==== Raw data ====

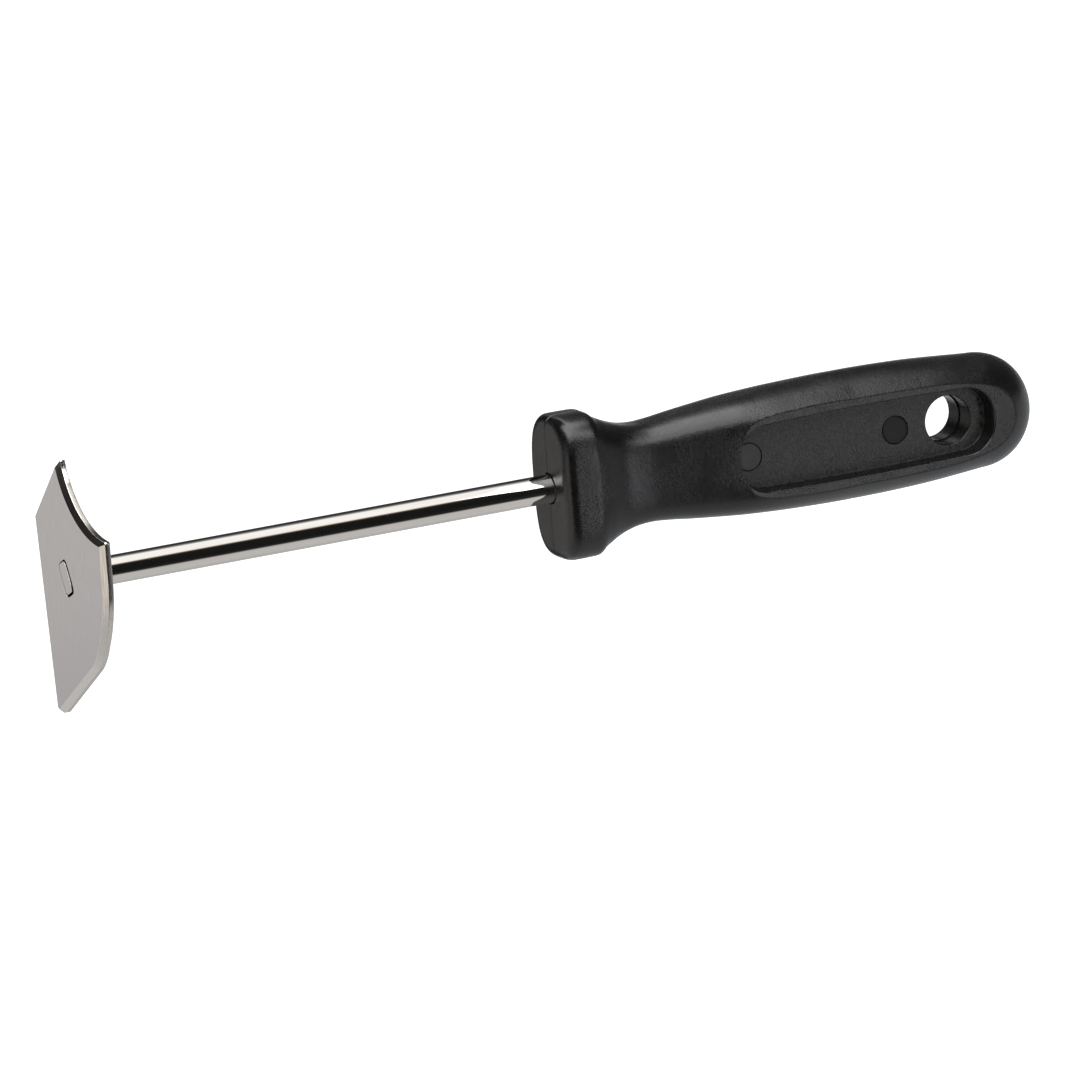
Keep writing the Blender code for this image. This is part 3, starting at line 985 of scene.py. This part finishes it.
@dataclass
class Pocket:
    """The recess in one side of the handle, with a rounded rim, a filleted floor and two pins in it."""

    start: float = 0.0465
    end: float = 0.1143
    height: float = 0.0171
    end_height: float = 0.0162
    corner_radius: float = 0.0071
    draft: float = math.radians(3)
    web_thickness: float = 0.0111
    rim_round: float = 0.00045
    rim_start: float = math.radians(20)
    floor_round: float = 0.00018
    round_steps: int = 6
    corner_steps: int = 18
    run_steps: int = 48
    pin_places: Point2 = (0.0508, 0.0901)
    pin_radius: float = 0.00335

    @property
    def floor(self) -> float:
        """How far the floor is from the handle's middle."""
        return self.web_thickness / 2

    def outline(self, inset: float) -> list[Point2]:
        """The pocket's outline, with slightly bowed long sides and round ends.

        Args:
            inset: How far the outline is drawn in.

        Returns:
            Points as (distance behind the flange's face, up).
        """
        radius, end_half = self.corner_radius - inset, self.end_height / 2 - inset
        start, end = self.start + inset + radius, self.end - inset - radius
        bow = (self.height - self.end_height) / 2
        shares = evenly(0.0, 1.0, self.run_steps)
        top = [(mixed(start, end, share), end_half + bow * (1 - (2 * share - 1) ** 2)) for share in shares]
        turns = [
            (radius * math.sin(angle), end_half - radius + radius * math.cos(angle))
            for angle in quarter_turn(self.corner_steps)[1:]
        ]
        left = [(start - along, up) for along, up in reversed(turns)]
        upper = left + top + [(end + along, up) for along, up in turns]
        return upper + [(x, -up) for x, up in reversed(upper)]

    def tool(self, grip: GripShape, side: Side) -> Mesh:
        """The cutter for one side.

        Args:
            grip: The handle's outside.
            side: The side.

        Returns:
            The closed cutter.
        """
        rim = grip.grip_thickness / 2
        upper = [set_back(self.rim_round, angle) for angle in quarter_turn(self.round_steps, self.rim_start)]
        lower = [set_back(self.floor_round, angle) for angle in quarter_turn(self.round_steps)]
        wall = (rim - self.rim_round - self.floor - self.floor_round) * math.tan(self.draft)
        levels = [(rim - down, -outset) for down, outset in upper]
        levels += [(self.floor + up, wall + inset) for inset, up in lower]
        out, inset = levels[0]
        levels.insert(0, (out + self.rim_round, inset - self.rim_round / math.tan(self.rim_start)))
        rings = []
        for out, inset in levels:
            outline = self.outline(inset)
            rings.append([Vector((grip.start + x, side.value * out, up)) for x, up in outline])
        return skin_over(rings)


@dataclass
class Hole:
    """A round hole through the web, with a small round at each mouth."""

    place: float
    radius: float
    mouth: float
    mouth_start: float = math.radians(25)
    mouth_steps: int = 4
    sides: int = 96

    def tool(self, grip: GripShape, side: Side, floor: float) -> Mesh:
        """The cutter for one side's half of the hole.

        Args:
            grip: The handle's outside.
            side: The side.
            floor: How far the pocket's floor is from the middle.

        Returns:
            The closed cutter.
        """
        profile = [(-floor, self.radius)]
        for angle in reversed(quarter_turn(self.mouth_steps)):
            down, wider = set_back(self.mouth, max(angle, self.mouth_start))
            profile.append((floor - down, self.radius + wider))
        out, radius = profile[-1]
        radius += self.mouth / math.tan(self.mouth_start)
        profile += [(out + self.mouth, radius), (grip.grip_thickness, radius)]
        return turned_body(grip.start + self.place, [(side.value * y, r) for y, r in profile], self.sides)


@dataclass
class HandleMoulding:
    """One of the handle's two mirrored mouldings."""

    side: Side
    grip: GripShape
    pocket: Pocket
    rod: Rod
    seam_gap: float = 0.00006
    seam_notch: float = 0.00022
    notch_length: float = 0.0100
    crease_round: float = 0.00030
    crease_angle: float = math.radians(4)
    sharp_angle: float = math.radians(32)
    floor_facing: float = 0.9
    front_facing: float = 0.97
    rod_gap: float = 0.00022
    rod_entry: float = 0.00020
    pin_gap: float = 0.00014
    bore_diameter: float = 0.0120
    bore_step: float = 0.0003
    bore_place: float = 0.1044
    bore_mouth: float = 0.0003

    def _half(self) -> Mesh:
        """The moulding's outside, from the seam to its flat side."""
        build = self.grip.outside()
        side, flat = self.side.value, self.grip.grip_thickness / 2
        for reach, away in ((self.seam_gap / 2, -side), (flat, side)):
            everything = [*build.verts, *build.edges, *build.faces]
            bmesh.ops.bisect_plane(
                build, geom=everything, plane_co=(0, side * reach, 0), plane_no=(0, away, 0), clear_outer=True
            )
            rim = {vert for edge in build.edges if edge.is_boundary for vert in edge.verts}
            bmesh.ops.remove_doubles(build, verts=list(rim), dist=self.seam_gap)
            close_rims(build)
        bmesh.ops.recalc_face_normals(build, faces=build.faces)
        return build

    def _break_edges(self, build: Mesh) -> None:
        """Rounds the crease round the flat side, and opens a notch along the seam of the flange."""
        flat, seam, near = self.grip.grip_thickness / 2, self.seam_gap / 2, self.seam_gap / 10
        notch_end = self.grip.start + self.notch_length
        crease, notch = [], []
        for edge in build.edges:
            if edge.calc_face_angle(0.0) <= self.crease_angle:
                continue
            ends = [vert.co for vert in edge.verts]
            if all(abs(abs(end.y) - flat) < near for end in ends):
                crease.append(edge)
            elif all(abs(abs(end.y) - seam) < near and end.x < notch_end for end in ends):
                notch.append(edge)
        bevel(build, crease, self.crease_round, 2)
        bevel(build, [edge for edge in notch if edge.is_valid], self.seam_notch, 1)

    def _tools(self) -> list[Piece]:
        """Everything that is cut out of the moulding."""
        bore = self.bore_diameter / 2 - (self.bore_step if self.side is Side.FAR else 0.0)
        pin_hole, pin_mouth = self.pocket.pin_radius + self.pin_gap, self.pin_gap / 2
        front, rear = self.pocket.pin_places
        holes = {
            "front_pin_hole": Hole(front, pin_hole, pin_mouth),
            "rear_pin_hole": Hole(rear, pin_hole, pin_mouth),
            "hanging_bore": Hole(self.bore_place, bore, self.bore_mouth),
        }
        builds = {
            "pocket_tool": self.pocket.tool(self.grip, self.side),
            "rod_tool": self.rod.clearance(self.rod_gap, self.rod_entry),
        }
        for name, hole in holes.items():
            builds[name] = hole.tool(self.grip, self.side, self.pocket.floor)
        return [new_object(name, build) for name, build in builds.items()]

    def make(self, finishes: Sequence[Material]) -> Piece:
        """Builds and dresses the moulding.

        Args:
            finishes: Those of the outside, the pocket's floor and the flange's front.

        Returns:
            The moulding.
        """
        word = self.side.name.lower()
        build = self._half()
        self._break_edges(build)
        piece = new_object(f"handle_moulding_{word}", build)
        carve(piece, self._tools())
        for polygon in piece.data.polygons:
            off_floor = abs(abs(polygon.center.y) - self.pocket.floor)
            on_floor = off_floor < self.pocket.floor_round / 4 and abs(polygon.normal.y) > self.floor_facing
            polygon.material_index = 1 if on_floor else 2 if polygon.normal.x < -self.front_facing else 0
        return finish_piece(piece, finishes, [f"handle_half_{word}"], self.sharp_angle)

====

Reproduce the data, keeping every line exactly the same.

Task solution:
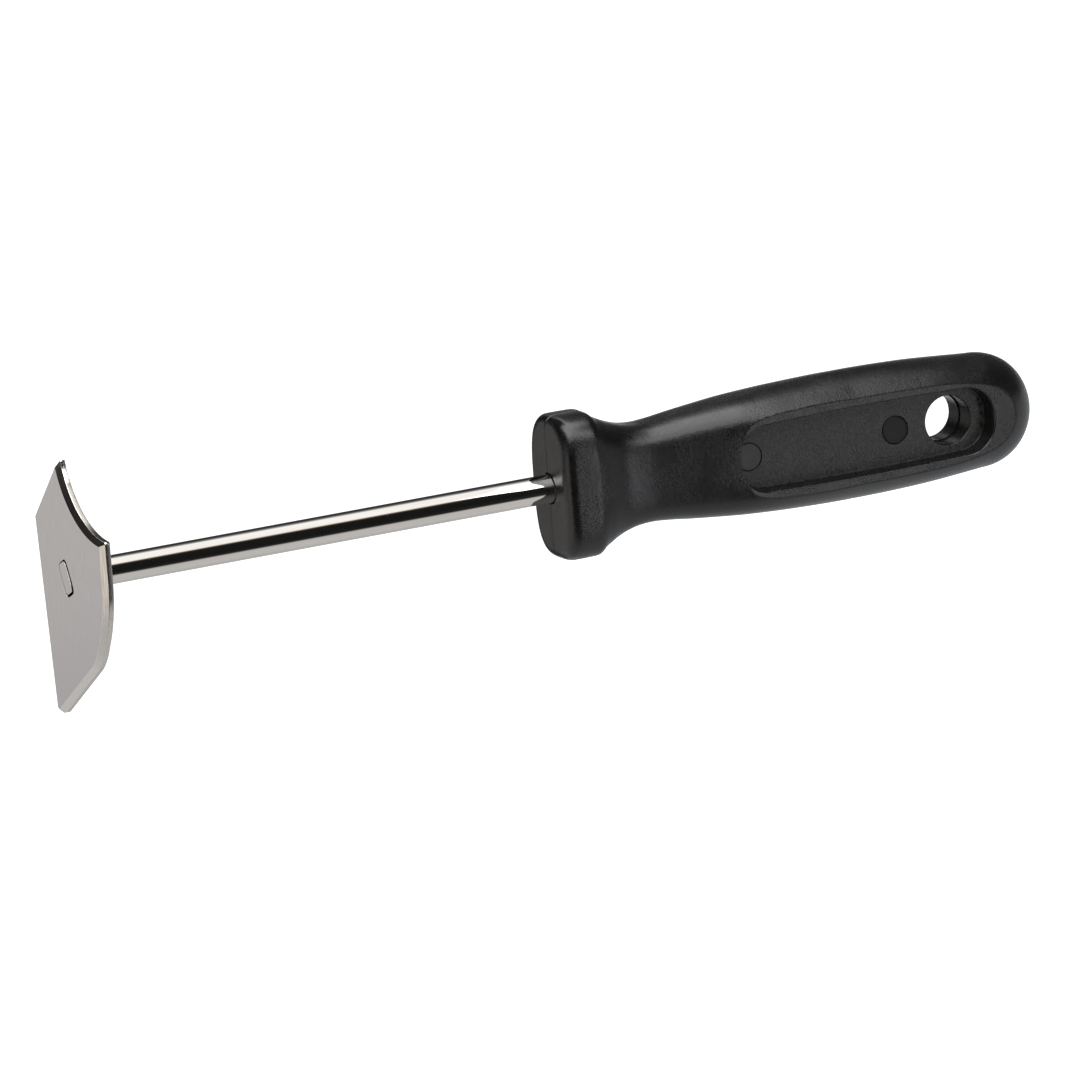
Keep writing the Blender code for this image. This is part 3, starting at line 985 of scene.py. This part finishes it.
@dataclass
class Pocket:
    """The recess in one side of the handle, with a rounded rim, a filleted floor and two pins in it."""

    start: float = 0.0465
    end: float = 0.1143
    height: float = 0.0171
    end_height: float = 0.0162
    corner_radius: float = 0.0071
    draft: float = math.radians(3)
    web_thickness: float = 0.0111
    rim_round: float = 0.00045
    rim_start: float = math.radians(20)
    floor_round: float = 0.00018
    round_steps: int = 6
    corner_steps: int = 18
    run_steps: int = 48
    pin_places: Point2 = (0.0508, 0.0901)
    pin_radius: float = 0.00335

    @property
    def floor(self) -> float:
        """How far the floor is from the handle's middle."""
        return self.web_thickness / 2

    def outline(self, inset: float) -> list[Point2]:
        """The pocket's outline, with slightly bowed long sides and round ends.

        Args:
            inset: How far the outline is drawn in.

        Returns:
            Points as (distance behind the flange's face, up).
        """
        radius, end_half = self.corner_radius - inset, self.end_height / 2 - inset
        start, end = self.start + inset + radius, self.end - inset - radius
        bow = (self.height - self.end_height) / 2
        shares = evenly(0.0, 1.0, self.run_steps)
        top = [(mixed(start, end, share), end_half + bow * (1 - (2 * share - 1) ** 2)) for share in shares]
        turns = [
            (radius * math.sin(angle), end_half - radius + radius * math.cos(angle))
            for angle in quarter_turn(self.corner_steps)[1:]
        ]
        left = [(start - along, up) for along, up in reversed(turns)]
        upper = left + top + [(end + along, up) for along, up in turns]
        return upper + [(x, -up) for x, up in reversed(upper)]

    def tool(self, grip: GripShape, side: Side) -> Mesh:
        """The cutter for one side.

        Args:
            grip: The handle's outside.
            side: The side.

        Returns:
            The closed cutter.
        """
        rim = grip.grip_thickness / 2
        upper = [set_back(self.rim_round, angle) for angle in quarter_turn(self.round_steps, self.rim_start)]
        lower = [set_back(self.floor_round, angle) for angle in quarter_turn(self.round_steps)]
        wall = (rim - self.rim_round - self.floor - self.floor_round) * math.tan(self.draft)
        levels = [(rim - down, -outset) for down, outset in upper]
        levels += [(self.floor + up, wall + inset) for inset, up in lower]
        out, inset = levels[0]
        levels.insert(0, (out + self.rim_round, inset - self.rim_round / math.tan(self.rim_start)))
        rings = []
        for out, inset in levels:
            outline = self.outline(inset)
            rings.append([Vector((grip.start + x, side.value * out, up)) for x, up in outline])
        return skin_over(rings)


@dataclass
class Hole:
    """A round hole through the web, with a small round at each mouth."""

    place: float
    radius: float
    mouth: float
    mouth_start: float = math.radians(25)
    mouth_steps: int = 4
    sides: int = 96

    def tool(self, grip: GripShape, side: Side, floor: float) -> Mesh:
        """The cutter for one side's half of the hole.

        Args:
            grip: The handle's outside.
            side: The side.
            floor: How far the pocket's floor is from the middle.

        Returns:
            The closed cutter.
        """
        profile = [(-floor, self.radius)]
        for angle in reversed(quarter_turn(self.mouth_steps)):
            down, wider = set_back(self.mouth, max(angle, self.mouth_start))
            profile.append((floor - down, self.radius + wider))
        out, radius = profile[-1]
        radius += self.mouth / math.tan(self.mouth_start)
        profile += [(out + self.mouth, radius), (grip.grip_thickness, radius)]
        return turned_body(grip.start + self.place, [(side.value * y, r) for y, r in profile], self.sides)


@dataclass
class HandleMoulding:
    """One of the handle's two mirrored mouldings."""

    side: Side
    grip: GripShape
    pocket: Pocket
    rod: Rod
    seam_gap: float = 0.00006
    seam_notch: float = 0.00022
    notch_length: float = 0.0100
    crease_round: float = 0.00030
    crease_angle: float = math.radians(4)
    sharp_angle: float = math.radians(32)
    floor_facing: float = 0.9
    front_facing: float = 0.97
    rod_gap: float = 0.00022
    rod_entry: float = 0.00020
    pin_gap: float = 0.00014
    bore_diameter: float = 0.0120
    bore_step: float = 0.0003
    bore_place: float = 0.1044
    bore_mouth: float = 0.0003

    def _half(self) -> Mesh:
        """The moulding's outside, from the seam to its flat side."""
        build = self.grip.outside()
        side, flat = self.side.value, self.grip.grip_thickness / 2
        for reach, away in ((self.seam_gap / 2, -side), (flat, side)):
            everything = [*build.verts, *build.edges, *build.faces]
            bmesh.ops.bisect_plane(
                build, geom=everything, plane_co=(0, side * reach, 0), plane_no=(0, away, 0), clear_outer=True
            )
            rim = {vert for edge in build.edges if edge.is_boundary for vert in edge.verts}
            bmesh.ops.remove_doubles(build, verts=list(rim), dist=self.seam_gap)
            close_rims(build)
        bmesh.ops.recalc_face_normals(build, faces=build.faces)
        return build

    def _break_edges(self, build: Mesh) -> None:
        """Rounds the crease round the flat side, and opens a notch along the seam of the flange."""
        flat, seam, near = self.grip.grip_thickness / 2, self.seam_gap / 2, self.seam_gap / 10
        notch_end = self.grip.start + self.notch_length
        crease, notch = [], []
        for edge in build.edges:
            if edge.calc_face_angle(0.0) <= self.crease_angle:
                continue
            ends = [vert.co for vert in edge.verts]
            if all(abs(abs(end.y) - flat) < near for end in ends):
                crease.append(edge)
            elif all(abs(abs(end.y) - seam) < near and end.x < notch_end for end in ends):
                notch.append(edge)
        bevel(build, crease, self.crease_round, 2)
        bevel(build, [edge for edge in notch if edge.is_valid], self.seam_notch, 1)

    def _tools(self) -> list[Piece]:
        """Everything that is cut out of the moulding."""
        bore = self.bore_diameter / 2 - (self.bore_step if self.side is Side.FAR else 0.0)
        pin_hole, pin_mouth = self.pocket.pin_radius + self.pin_gap, self.pin_gap / 2
        front, rear = self.pocket.pin_places
        holes = {
            "front_pin_hole": Hole(front, pin_hole, pin_mouth),
            "rear_pin_hole": Hole(rear, pin_hole, pin_mouth),
            "hanging_bore": Hole(self.bore_place, bore, self.bore_mouth),
        }
        builds = {
            "pocket_tool": self.pocket.tool(self.grip, self.side),
            "rod_tool": self.rod.clearance(self.rod_gap, self.rod_entry),
        }
        for name, hole in holes.items():
            builds[name] = hole.tool(self.grip, self.side, self.pocket.floor)
        return [new_object(name, build) for name, build in builds.items()]

    def make(self, finishes: Sequence[Material]) -> Piece:
        """Builds and dresses the moulding.

        Args:
            finishes: Those of the outside, the pocket's floor and the flange's front.

        Returns:
            The moulding.
        """
        word = self.side.name.lower()
        build = self._half()
        self._break_edges(build)
        piece = new_object(f"handle_moulding_{word}", build)
        carve(piece, self._tools())
        for polygon in piece.data.polygons:
            off_floor = abs(abs(polygon.center.y) - self.pocket.floor)
            on_floor = off_floor < self.pocket.floor_round / 4 and abs(polygon.normal.y) > self.floor_facing
            polygon.material_index = 1 if on_floor else 2 if polygon.normal.x < -self.front_facing else 0
        return finish_piece(piece, finishes, [f"handle_half_{word}"], self.sharp_angle)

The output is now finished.